Very much the same might be said of the life in St. James’s Street as it is lived at the present time. There was no electric light, but the scene must have been very much more brilliant especially at night. The men-about-town of those days dressed in silks, satins, and velvets of varied colours, heavily laced with gold. Their sword hilts were either of gold or silver and very often jewelled. They carried in their hands long canes frequently jewelled too, and to add to the stateliness of their appearance they either wore white wigs or had their own hair powdered. The coffee and chocolate houses of St. James’s Street of those days, when full of their patrons, must have presented scenes worth looking upon. White’s Chocolate House was the principal, and the Cocoa Tree its rival, both represented at the present time by clubs of almost identical names.

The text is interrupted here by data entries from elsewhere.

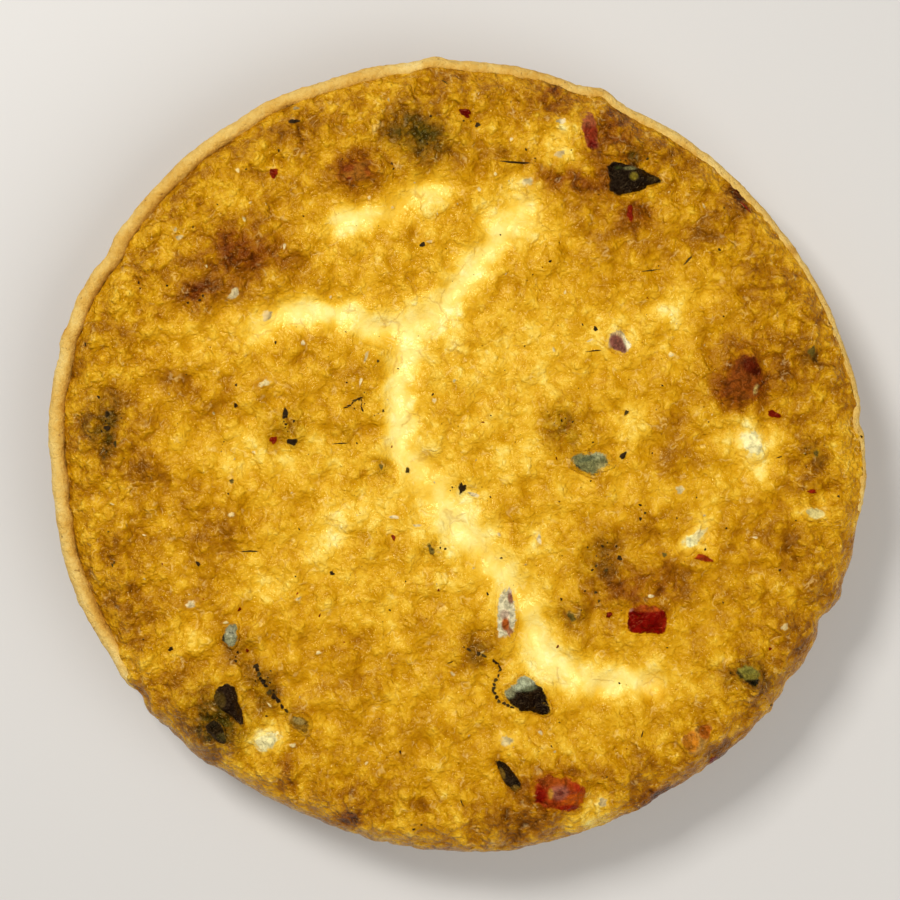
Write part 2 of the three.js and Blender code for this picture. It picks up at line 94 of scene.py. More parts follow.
# (x, y, radius, height) of swells and dips of the top
SWELLS = [
    (-62, 60, 13, 1.8), (-75, 48, 6, 0.8), (-29, 82, 10, 1.4), (-12, 92, 10, 1.2), (47, 93, 11, 1.2),
    (28, 105, 6, 0.6), (33, 81, 7, 0.6), (83, 22, 11, 1.5), (31, 10, 7, 0.9), (-102, 8, 9, 0.7),
    (-92, -2, 12, 0.7), (-68, -18, 9, 1.2), (-101, -35, 8, 0.6), (52, -38, 9, 1.5), (6, -57, 6, 0.6),
    (84, -64, 8, 0.9), (69, -84, 8, 0.9), (29, -98, 9, 0.9), (-33, -68, 9, 1.0), (-46, -77, 5, 0.5),
    (-70, -77, 10, 1.0),
    (-31, -52, 5, -1.0), (-58, -39, 7, -0.7), (-75, 33, 6, -0.6), (17, 76, 6, -0.8),
    (-3, -98, 6, -0.7), (43, -101, 6, -0.7), (86, 5, 7, -0.5),
]

# (half width, depth, line) of the sunken channels that stayed pale
CHANNELS = [
    (5, 1.5, [(-57, 38), (-46, 42), (-33, 41), (-22, 36), (-8, 42), (3, 52), (9, 61), (18, 72)]),
    (6, 1.9, [(-15, 36), (-16, 20), (-17, 4), (-9, -7), (0, -20), (8, -30), (18, -42), (23, -54)]),
    (5, 1.6, [(23, -54), (28, -61), (40, -67), (50, -65), (58, -68)]),
    (4, 1.0, [(-34, 69), (-19, 72), (-7, 78)]),
]

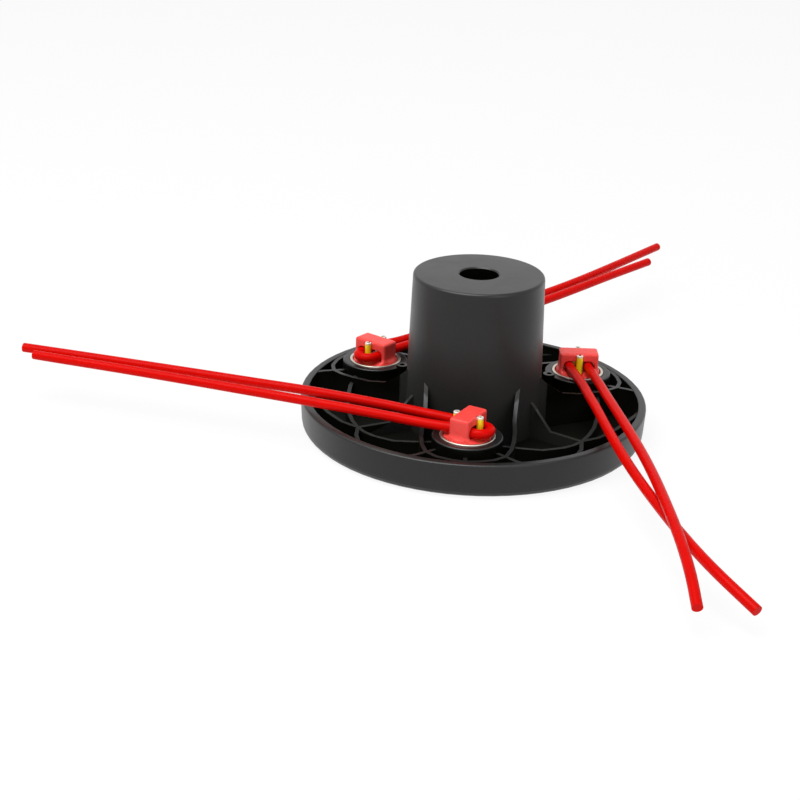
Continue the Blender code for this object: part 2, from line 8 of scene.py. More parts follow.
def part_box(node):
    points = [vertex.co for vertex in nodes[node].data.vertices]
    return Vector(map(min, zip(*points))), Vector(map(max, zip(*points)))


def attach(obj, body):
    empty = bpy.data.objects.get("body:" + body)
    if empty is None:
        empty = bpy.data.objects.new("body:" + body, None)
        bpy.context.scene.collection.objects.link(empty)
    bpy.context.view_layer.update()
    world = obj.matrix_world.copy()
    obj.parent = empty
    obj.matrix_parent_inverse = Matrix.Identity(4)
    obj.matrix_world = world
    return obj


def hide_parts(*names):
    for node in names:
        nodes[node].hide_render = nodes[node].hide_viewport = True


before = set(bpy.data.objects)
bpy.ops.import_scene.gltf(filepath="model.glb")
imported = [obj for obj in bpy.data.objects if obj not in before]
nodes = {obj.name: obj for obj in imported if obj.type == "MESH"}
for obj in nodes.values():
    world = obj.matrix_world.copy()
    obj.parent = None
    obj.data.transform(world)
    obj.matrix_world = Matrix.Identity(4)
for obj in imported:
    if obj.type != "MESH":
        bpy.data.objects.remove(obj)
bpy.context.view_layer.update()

mm = 0.001
weldGap = 0.002 * mm  # points closer than this are one
print("frame loaded")

# small helpers


def hexColour(code):  # sRGB hex to linear
    channels = [int(code[i : i + 2], 16) / 255 for i in (1, 3, 5)]
    return [c / 12.92 if c <= 0.04045 else ((c + 0.055) / 1.055) ** 2.4 for c in channels] + [1.0]


def addNode(tree, kind, inputs=None, **settings):
    node = tree.nodes.new(kind)
    for key, value in settings.items():
        setattr(node, key, value)
    for key, value in (inputs or {}).items():
        if isinstance(value, bpy.types.NodeSocket):
            tree.links.new(value, node.inputs[key])
        else:
            node.inputs[key].default_value = value
    return node


def newMaterial(name):
    material = bpy.data.materials.new(name)
    material.use_nodes = True
    tree = material.node_tree
    tree.nodes.clear()
    return material, tree


def finishMaterial(tree, shader):
    output = addNode(tree, "ShaderNodeOutputMaterial")
    tree.links.new(shader.outputs[0], output.inputs["Surface"])


def newObject(name, mesh, material):
    obj = bpy.data.objects.new(name, mesh)
    bpy.context.scene.collection.objects.link(obj)
    mesh.materials.clear()
    mesh.materials.append(material)
    return obj


def polar(radius, degrees):
    angle = math.radians(degrees)
    return Vector((radius * math.cos(angle), radius * math.sin(angle), 0))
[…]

Of clubs, as we understand them, there were none in the year 1728, if we except such as the “October Club” and the “Hell Fire Club,” the former composed of old Jacobite squires who probably met at an inn, and the latter the drunken desecrators of Medmenhain Abbey on the Thames, neither of which societies had a club house as we understand it.
As for the ladies, they outrivalled the sterner sex, as they should do, in the splendour of their attire. They wore powder, patches and hoops—the latter a revival apparently of Elizabeth’s day—which grew in size with the progression of the Georges, until fashion took a sudden revulsion in the days of the last, and left them off altogether, which was considered at the time highly indelicate.
In the earlier period referred to ladies did not scruple to walk abroad with their dresses even more than decolletée, a custom which possibly was not long persevered in on account of the climate. Ladies of the present day will rejoice to hear that enormous muffs were carried.